Grace is a monthly reading series in New York focusing on women literary writers.
Grace Book Club: Recommended Reading for January 2006


Big Cats : Stories
By Holiday Reinhorn

Reviewed by Sara Zuiderveen

Big Cats, the exquisitely written first collection of short stories from Holiday Reinhorn, cultivates an exceptionally funny and hard-earned optimism. There is a cast of wry and vivid characters, who even in the throes of adolescent confusion or adult paralysis ultimately know the score; they may not always recognize what to do with wisdom or love or forgiveness, but little victories seem not that far off on the horizon.

In “Get Away from Me David,”we are introduced to a California loan officer in a familiar fluorescent-lit professional hell. Getting through mundane activities on autopilot, David fantasizes about a security guard with hangnails and a “Goddess on Board” bumper sticker and actively hates his boss, Jose Martinson, who is “actually two people—one is Jose, the other his corporate enthusiasm, which is so lifelike it’s like a twin brother walking along side him.”

Haunted by a dead wife and absent child, David teeters on a precipice of sobriety that hinges on not taking that fatal sip from the stash of Vicks Dayquil in his desk drawer as an earthquake hits and forces his hand. David’s story is heartbreaking, yet you can’t help but hope that anyone possessing such insight and humor will eventually be okay—or at least escape a life of anxiously toxic corporate wellbeing, and if not that, then at least finally get to see “what it would be like to go over one night in a ninja costume to Jose’s cul-de-sac, abduct his golden retrievers, and drag them away in a gunnysack.”

In the wildly funny title story, two fourteen-year-old zoo employees approach the threshold of understanding the differences that will most likely end their friendship as they grow and mature. When Brenda’s depressed and dowdy mother cajoles Brenda to expand her horizons beyond her friend Polly, Brenda wants to respond, “Polly is my horizon.” Polly is her dangerous, strangely attractive “blood sister” whose sexual bravado excites her. (“Her words are invisible but they crash between my legs like cymbals.”) Love and loathing are bubbling so near the surface; Brenda wants to “hate kiss” her foe over and over. But this particular idolization ends with Brenda feeling lighter than air, symbolically beyond Polly as she witnesses the true grace of one of the zookeepers.

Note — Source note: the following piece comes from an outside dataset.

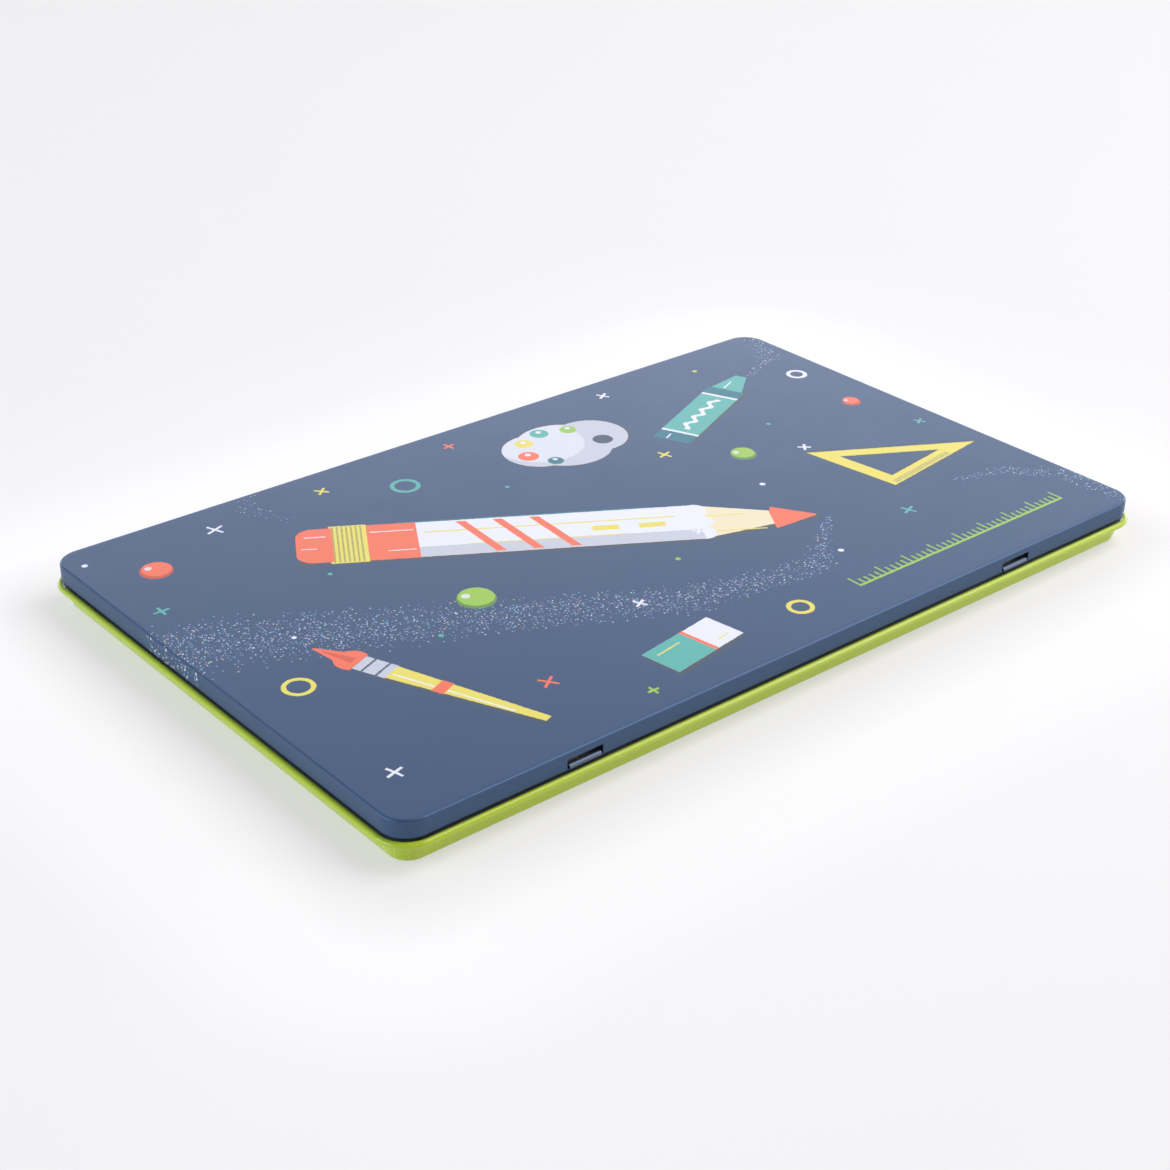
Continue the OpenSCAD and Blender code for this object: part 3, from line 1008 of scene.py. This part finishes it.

Reinhorn paints a bleak landscape for her characters, but like the woman in another story “The White Dog”who desperately hires a psychic in order to communicate with her ailing dog, only to hear her old furry companion chide, “don’t make this about you,” the reader is reminded of the small moments of grace and humor afforded by humility. As loan officer David ends his story by tearing off the wrapper on his DayQuil, Reinhorn writes “the world is murmuring alternatives, of course, but he’s only savoring the fall.” The stronger stories in this collection persuade us, with humor and wry tenderness, to also savor the fallen and by extension, our own ridiculous selves.